On-Ground Retracking to Correct Distorted Waveform in Spaceborne Global Navigation Satellite System-Reflectometry

Spaceborne Global Navigation Satellite System-Reflectometry (GNSS-R) has been the research focus of Earth observation because of its unique advantages; however, there are still many challenges to be resolved. The reduction of the impact of the satellite motion on the GNSS-R waveform is the one of key technologies for spaceborne GNSS-R. The proposed delay retracking methods in existing literatures require too many instrument resources and too much priori information to refresh correlation window on each coherent integration time period.
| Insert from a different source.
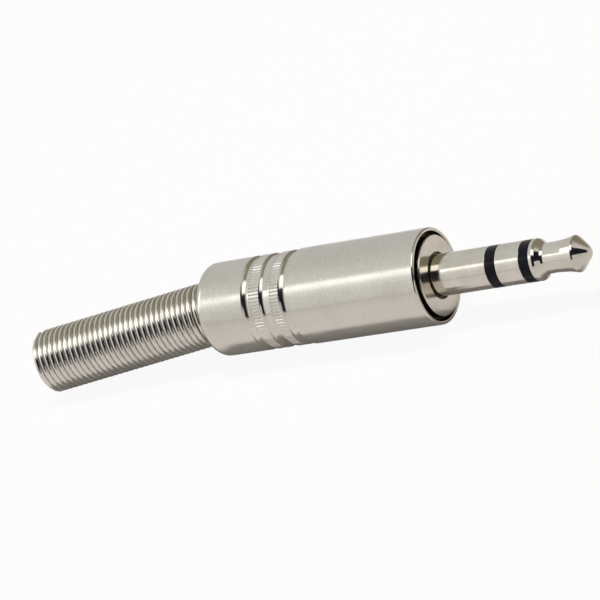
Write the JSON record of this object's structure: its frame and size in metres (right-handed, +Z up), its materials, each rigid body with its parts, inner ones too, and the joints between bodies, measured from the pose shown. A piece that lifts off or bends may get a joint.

This paper aims to propose an on-ground alternative in which less frequency tracking refresh on board is needed. The model of dynamic delay waveform, which is expressed as the convolution of the pure waveform and the point spread function, are described. Based on this, the new methodology, which utilizes the least squares fitting to make the residual error between the dynamic model and measured waveform minimum, is employed to reconstruct the pure waveform. The validity of proposed method is verified using UK-DMC, UK-TDS-1 and simulated data. Moreover, the performances of sea surface height and wind speed retrieval using retracked and non-retracked waveforms are compared. The results show that (1) the MSEs between aligned and retracked waveform reduce to 0.026 and 0.044 from 0.110 and 0.156 between aligned and non-retracked waveform with the TRP of 1 s and 3 s for UK-DMC data, and for UK-TDS-1 data, the MSEs decrease from 161.02 and 227.34 to 70.10 and 61.80; (2) the standard deviation of sea surface height using retracked waveform is lower 5 times than the one using non-retracked waveform; (3) the retracked waveform could lead to a better measurement performance in wind speed retrieval. Finally, the relationship between the performance of retracking and Signal-to-Noise Ratio (SNR) is analyzed. The results show that when the SNR of the waveform is lower than 3 dB, the retrieval accuracies rapidly become worse.